**Exercise:**
From the listing below, copy only the lines running from the line that contains "color([0.05, 0.05, 0.05]) scale_cap();" to the line that contains "record = json.load(file)", both included.

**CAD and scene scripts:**
★ ★ ★

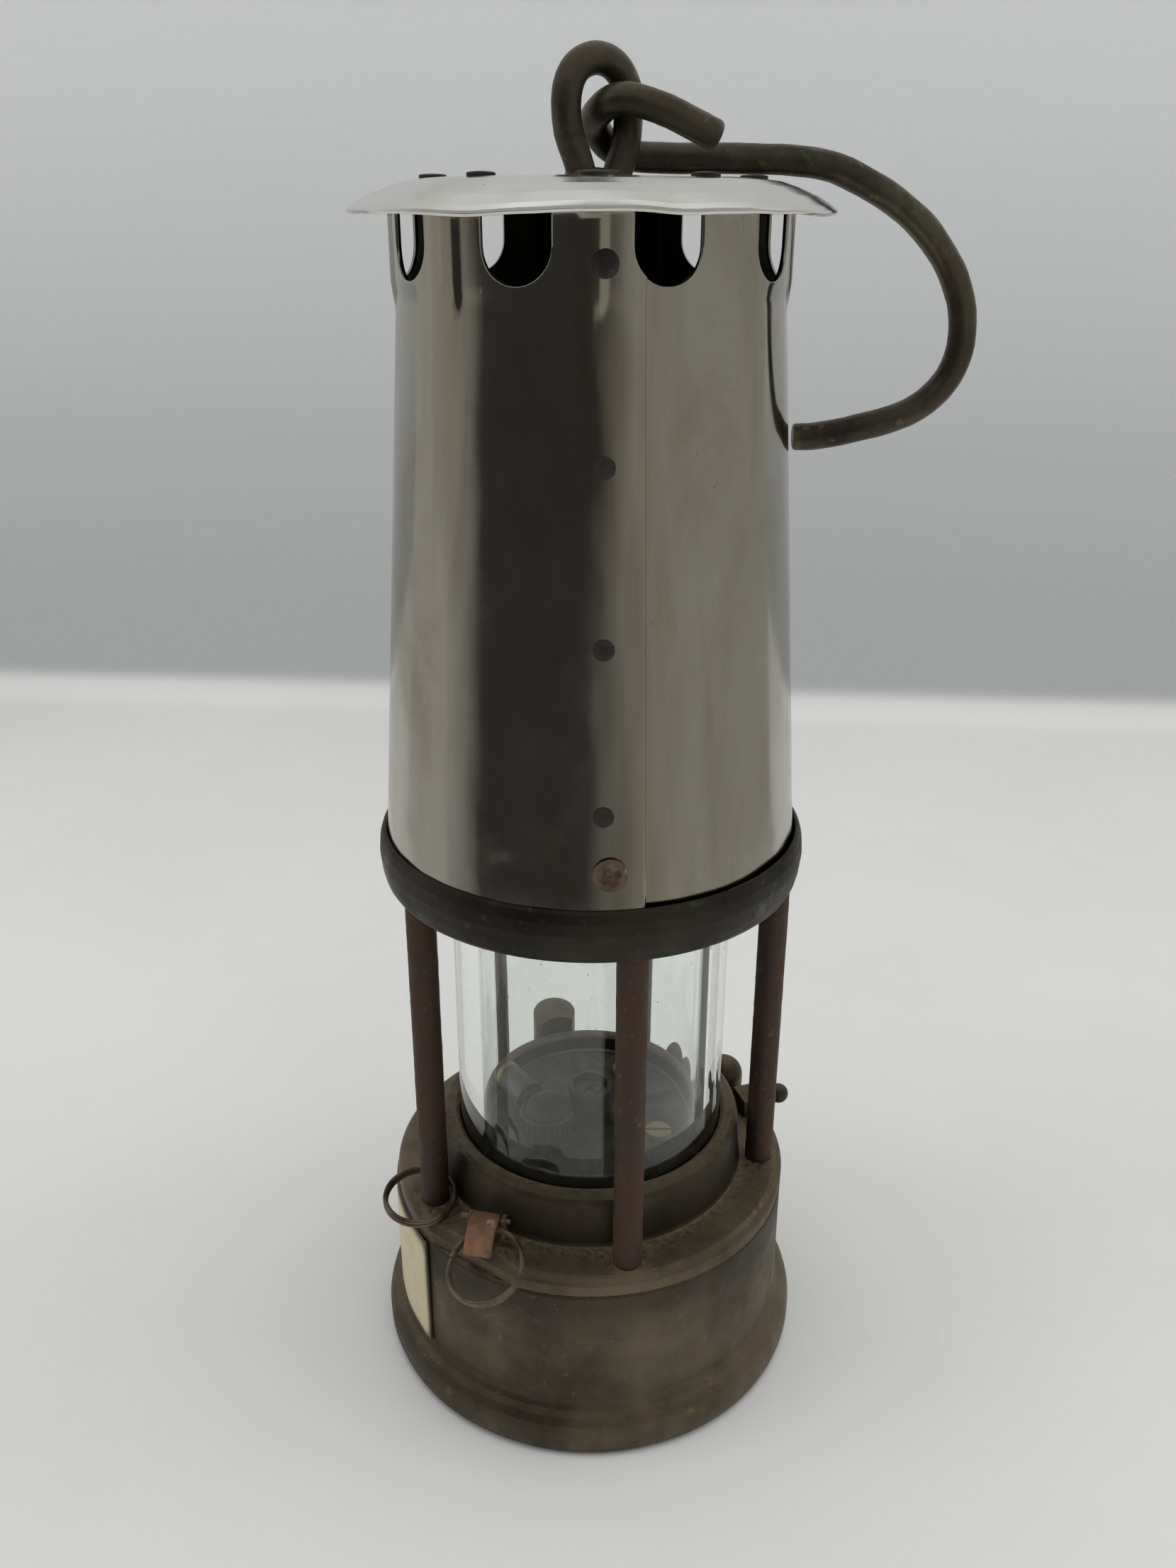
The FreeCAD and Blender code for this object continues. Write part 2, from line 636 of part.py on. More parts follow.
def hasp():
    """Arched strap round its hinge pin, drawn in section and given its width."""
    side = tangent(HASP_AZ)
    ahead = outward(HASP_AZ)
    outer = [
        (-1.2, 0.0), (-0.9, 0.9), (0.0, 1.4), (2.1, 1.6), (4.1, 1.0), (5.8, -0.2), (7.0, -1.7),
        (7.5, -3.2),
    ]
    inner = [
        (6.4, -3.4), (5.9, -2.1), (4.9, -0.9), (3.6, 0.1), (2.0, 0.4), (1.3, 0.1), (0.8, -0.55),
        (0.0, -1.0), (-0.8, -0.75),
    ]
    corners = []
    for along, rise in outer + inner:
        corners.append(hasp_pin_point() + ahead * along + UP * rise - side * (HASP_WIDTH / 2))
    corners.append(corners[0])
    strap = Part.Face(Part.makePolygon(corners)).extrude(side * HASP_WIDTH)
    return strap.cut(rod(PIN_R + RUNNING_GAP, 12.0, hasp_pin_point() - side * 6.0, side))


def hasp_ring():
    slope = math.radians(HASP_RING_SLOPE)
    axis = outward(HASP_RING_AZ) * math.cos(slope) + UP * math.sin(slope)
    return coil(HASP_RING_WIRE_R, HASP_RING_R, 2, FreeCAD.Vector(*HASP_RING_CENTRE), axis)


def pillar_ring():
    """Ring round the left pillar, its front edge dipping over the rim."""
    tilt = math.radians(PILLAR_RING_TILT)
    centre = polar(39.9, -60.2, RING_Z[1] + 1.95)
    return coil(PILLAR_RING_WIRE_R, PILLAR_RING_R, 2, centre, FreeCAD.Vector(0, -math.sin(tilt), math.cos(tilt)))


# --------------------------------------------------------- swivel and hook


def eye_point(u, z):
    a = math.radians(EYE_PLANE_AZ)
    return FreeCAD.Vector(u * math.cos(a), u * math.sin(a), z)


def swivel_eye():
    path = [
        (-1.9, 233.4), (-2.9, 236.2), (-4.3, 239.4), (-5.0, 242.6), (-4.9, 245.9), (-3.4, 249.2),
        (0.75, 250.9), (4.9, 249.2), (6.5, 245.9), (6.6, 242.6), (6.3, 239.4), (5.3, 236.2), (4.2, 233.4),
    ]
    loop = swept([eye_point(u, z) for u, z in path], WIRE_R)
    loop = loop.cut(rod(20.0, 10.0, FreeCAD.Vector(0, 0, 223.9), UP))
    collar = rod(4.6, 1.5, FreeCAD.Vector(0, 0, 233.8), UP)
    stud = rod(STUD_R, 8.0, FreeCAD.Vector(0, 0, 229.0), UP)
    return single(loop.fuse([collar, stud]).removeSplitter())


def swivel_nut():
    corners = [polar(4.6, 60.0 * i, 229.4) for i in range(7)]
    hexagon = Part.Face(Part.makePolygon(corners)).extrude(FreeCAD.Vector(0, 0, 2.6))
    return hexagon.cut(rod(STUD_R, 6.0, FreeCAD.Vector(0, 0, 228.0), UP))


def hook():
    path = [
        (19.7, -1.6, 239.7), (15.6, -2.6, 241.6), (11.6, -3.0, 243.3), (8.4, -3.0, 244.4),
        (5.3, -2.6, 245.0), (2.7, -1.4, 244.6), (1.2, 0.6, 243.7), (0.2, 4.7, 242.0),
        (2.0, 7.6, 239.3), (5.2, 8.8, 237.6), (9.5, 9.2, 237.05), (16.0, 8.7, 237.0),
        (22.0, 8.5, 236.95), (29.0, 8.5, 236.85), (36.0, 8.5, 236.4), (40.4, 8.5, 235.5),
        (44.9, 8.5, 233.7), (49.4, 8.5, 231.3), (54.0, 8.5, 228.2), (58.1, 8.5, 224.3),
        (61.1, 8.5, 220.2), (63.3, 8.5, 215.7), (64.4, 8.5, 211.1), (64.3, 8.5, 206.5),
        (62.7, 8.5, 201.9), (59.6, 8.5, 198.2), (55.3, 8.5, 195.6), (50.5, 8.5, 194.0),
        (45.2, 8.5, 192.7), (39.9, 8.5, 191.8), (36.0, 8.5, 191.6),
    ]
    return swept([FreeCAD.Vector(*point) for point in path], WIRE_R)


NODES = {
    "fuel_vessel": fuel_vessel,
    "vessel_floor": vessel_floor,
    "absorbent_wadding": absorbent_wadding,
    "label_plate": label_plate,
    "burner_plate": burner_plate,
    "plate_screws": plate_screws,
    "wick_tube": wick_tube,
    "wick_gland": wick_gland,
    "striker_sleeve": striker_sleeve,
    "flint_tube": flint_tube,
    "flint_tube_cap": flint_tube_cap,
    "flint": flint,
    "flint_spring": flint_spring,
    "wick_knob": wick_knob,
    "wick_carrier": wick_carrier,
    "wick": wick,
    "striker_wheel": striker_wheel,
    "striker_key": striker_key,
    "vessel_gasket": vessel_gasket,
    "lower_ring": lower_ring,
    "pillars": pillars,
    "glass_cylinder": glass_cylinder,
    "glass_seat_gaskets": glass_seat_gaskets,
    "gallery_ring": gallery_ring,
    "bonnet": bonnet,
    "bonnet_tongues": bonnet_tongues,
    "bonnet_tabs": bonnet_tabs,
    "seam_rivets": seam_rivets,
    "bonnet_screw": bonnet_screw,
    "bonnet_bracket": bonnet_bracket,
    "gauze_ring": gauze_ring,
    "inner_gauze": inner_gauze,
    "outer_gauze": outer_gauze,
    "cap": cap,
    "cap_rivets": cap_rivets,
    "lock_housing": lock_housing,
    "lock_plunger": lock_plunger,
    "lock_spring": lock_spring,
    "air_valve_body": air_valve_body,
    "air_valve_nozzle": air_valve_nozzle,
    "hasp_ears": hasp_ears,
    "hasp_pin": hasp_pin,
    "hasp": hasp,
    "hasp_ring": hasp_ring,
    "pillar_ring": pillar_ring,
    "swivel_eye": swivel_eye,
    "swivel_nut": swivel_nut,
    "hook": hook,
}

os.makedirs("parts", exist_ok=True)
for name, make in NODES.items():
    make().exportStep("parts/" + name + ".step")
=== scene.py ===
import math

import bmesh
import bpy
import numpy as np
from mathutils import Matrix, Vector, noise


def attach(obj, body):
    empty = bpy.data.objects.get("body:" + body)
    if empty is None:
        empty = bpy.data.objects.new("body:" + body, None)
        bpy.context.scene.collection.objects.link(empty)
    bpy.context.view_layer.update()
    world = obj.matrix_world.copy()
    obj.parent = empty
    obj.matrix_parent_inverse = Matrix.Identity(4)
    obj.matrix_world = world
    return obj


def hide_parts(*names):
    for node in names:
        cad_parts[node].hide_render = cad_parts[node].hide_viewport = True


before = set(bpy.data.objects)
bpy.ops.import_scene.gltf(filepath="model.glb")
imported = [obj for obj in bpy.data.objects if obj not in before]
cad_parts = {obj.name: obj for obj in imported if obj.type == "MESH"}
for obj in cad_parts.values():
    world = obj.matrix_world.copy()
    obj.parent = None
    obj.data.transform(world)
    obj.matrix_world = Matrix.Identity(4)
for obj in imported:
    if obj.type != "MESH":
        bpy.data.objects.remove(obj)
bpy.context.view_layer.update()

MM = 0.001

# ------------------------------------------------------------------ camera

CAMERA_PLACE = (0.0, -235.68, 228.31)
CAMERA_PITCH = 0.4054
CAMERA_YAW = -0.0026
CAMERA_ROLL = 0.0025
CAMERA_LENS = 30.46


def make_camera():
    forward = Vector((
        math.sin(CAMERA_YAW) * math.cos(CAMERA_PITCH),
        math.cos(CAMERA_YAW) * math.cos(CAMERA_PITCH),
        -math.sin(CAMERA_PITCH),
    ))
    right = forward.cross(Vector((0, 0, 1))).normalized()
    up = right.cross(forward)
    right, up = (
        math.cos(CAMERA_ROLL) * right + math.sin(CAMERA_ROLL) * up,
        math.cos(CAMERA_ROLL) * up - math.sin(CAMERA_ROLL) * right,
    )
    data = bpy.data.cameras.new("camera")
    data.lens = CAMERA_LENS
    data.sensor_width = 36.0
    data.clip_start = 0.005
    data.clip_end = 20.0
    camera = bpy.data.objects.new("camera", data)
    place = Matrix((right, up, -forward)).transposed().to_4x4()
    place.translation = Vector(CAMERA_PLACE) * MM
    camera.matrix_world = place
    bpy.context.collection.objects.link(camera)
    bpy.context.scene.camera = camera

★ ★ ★

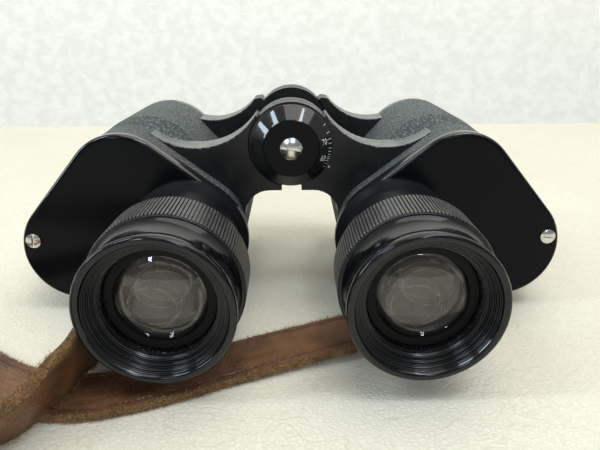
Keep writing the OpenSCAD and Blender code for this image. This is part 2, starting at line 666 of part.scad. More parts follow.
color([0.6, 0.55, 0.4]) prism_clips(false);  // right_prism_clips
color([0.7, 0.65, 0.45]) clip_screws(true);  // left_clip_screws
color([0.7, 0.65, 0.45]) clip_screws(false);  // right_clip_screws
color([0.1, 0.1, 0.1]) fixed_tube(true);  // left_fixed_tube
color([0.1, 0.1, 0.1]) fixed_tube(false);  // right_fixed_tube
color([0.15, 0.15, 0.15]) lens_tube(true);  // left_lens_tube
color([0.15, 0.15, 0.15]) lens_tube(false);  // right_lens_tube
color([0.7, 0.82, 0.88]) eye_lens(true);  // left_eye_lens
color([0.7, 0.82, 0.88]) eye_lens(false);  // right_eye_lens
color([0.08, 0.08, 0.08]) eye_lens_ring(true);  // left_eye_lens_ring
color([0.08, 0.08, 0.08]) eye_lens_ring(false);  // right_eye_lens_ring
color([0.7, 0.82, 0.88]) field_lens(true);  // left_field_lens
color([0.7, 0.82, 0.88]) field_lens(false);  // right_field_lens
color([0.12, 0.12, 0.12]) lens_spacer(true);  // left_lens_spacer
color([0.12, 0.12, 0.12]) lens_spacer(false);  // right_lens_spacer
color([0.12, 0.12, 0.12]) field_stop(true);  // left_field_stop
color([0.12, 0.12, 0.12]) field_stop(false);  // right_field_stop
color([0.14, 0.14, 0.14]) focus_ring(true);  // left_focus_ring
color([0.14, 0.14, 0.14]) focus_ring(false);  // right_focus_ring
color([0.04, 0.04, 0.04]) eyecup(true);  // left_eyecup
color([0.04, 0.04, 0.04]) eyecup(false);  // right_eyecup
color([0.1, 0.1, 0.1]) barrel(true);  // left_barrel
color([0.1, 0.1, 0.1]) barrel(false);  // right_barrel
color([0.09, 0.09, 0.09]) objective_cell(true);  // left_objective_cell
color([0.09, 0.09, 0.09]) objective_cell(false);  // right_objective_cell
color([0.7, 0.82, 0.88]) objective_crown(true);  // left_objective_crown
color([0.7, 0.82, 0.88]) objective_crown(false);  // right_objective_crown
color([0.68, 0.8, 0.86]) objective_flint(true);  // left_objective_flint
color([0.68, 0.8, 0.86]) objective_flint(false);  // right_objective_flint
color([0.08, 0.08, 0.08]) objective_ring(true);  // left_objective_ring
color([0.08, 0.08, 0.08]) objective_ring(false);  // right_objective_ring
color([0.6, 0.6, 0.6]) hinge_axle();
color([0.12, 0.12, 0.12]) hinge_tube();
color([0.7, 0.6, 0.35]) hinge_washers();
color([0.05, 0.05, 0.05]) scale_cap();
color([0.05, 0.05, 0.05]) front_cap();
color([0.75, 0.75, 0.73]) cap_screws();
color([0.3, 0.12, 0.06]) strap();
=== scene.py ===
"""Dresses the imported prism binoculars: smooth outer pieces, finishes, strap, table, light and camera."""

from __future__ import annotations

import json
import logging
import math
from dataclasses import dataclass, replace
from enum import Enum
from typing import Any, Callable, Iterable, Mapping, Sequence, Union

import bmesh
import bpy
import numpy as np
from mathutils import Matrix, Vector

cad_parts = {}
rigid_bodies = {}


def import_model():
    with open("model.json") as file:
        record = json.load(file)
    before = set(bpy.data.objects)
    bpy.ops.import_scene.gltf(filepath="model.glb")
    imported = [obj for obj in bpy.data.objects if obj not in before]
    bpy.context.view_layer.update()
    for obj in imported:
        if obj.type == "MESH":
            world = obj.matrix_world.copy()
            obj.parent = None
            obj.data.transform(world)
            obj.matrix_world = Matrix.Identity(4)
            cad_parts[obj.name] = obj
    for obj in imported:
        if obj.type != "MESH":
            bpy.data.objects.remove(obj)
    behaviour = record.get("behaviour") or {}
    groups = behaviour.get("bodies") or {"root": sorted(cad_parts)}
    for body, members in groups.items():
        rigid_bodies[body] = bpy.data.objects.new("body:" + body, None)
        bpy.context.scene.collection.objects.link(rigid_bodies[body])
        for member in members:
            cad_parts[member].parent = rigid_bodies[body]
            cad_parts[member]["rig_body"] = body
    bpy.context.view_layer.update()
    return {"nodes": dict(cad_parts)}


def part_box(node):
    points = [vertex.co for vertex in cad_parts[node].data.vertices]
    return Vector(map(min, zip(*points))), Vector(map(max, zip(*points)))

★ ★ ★

**Written answer:**
color([0.05, 0.05, 0.05]) scale_cap();
color([0.05, 0.05, 0.05]) front_cap();
color([0.75, 0.75, 0.73]) cap_screws();
color([0.3, 0.12, 0.06]) strap();
=== scene.py ===
"""Dresses the imported prism binoculars: smooth outer pieces, finishes, strap, table, light and camera."""

from __future__ import annotations

import json
import logging
import math
from dataclasses import dataclass, replace
from enum import Enum
from typing import Any, Callable, Iterable, Mapping, Sequence, Union

import bmesh
import bpy
import numpy as np
from mathutils import Matrix, Vector

cad_parts = {}
rigid_bodies = {}


def import_model():
    with open("model.json") as file:
        record = json.load(file)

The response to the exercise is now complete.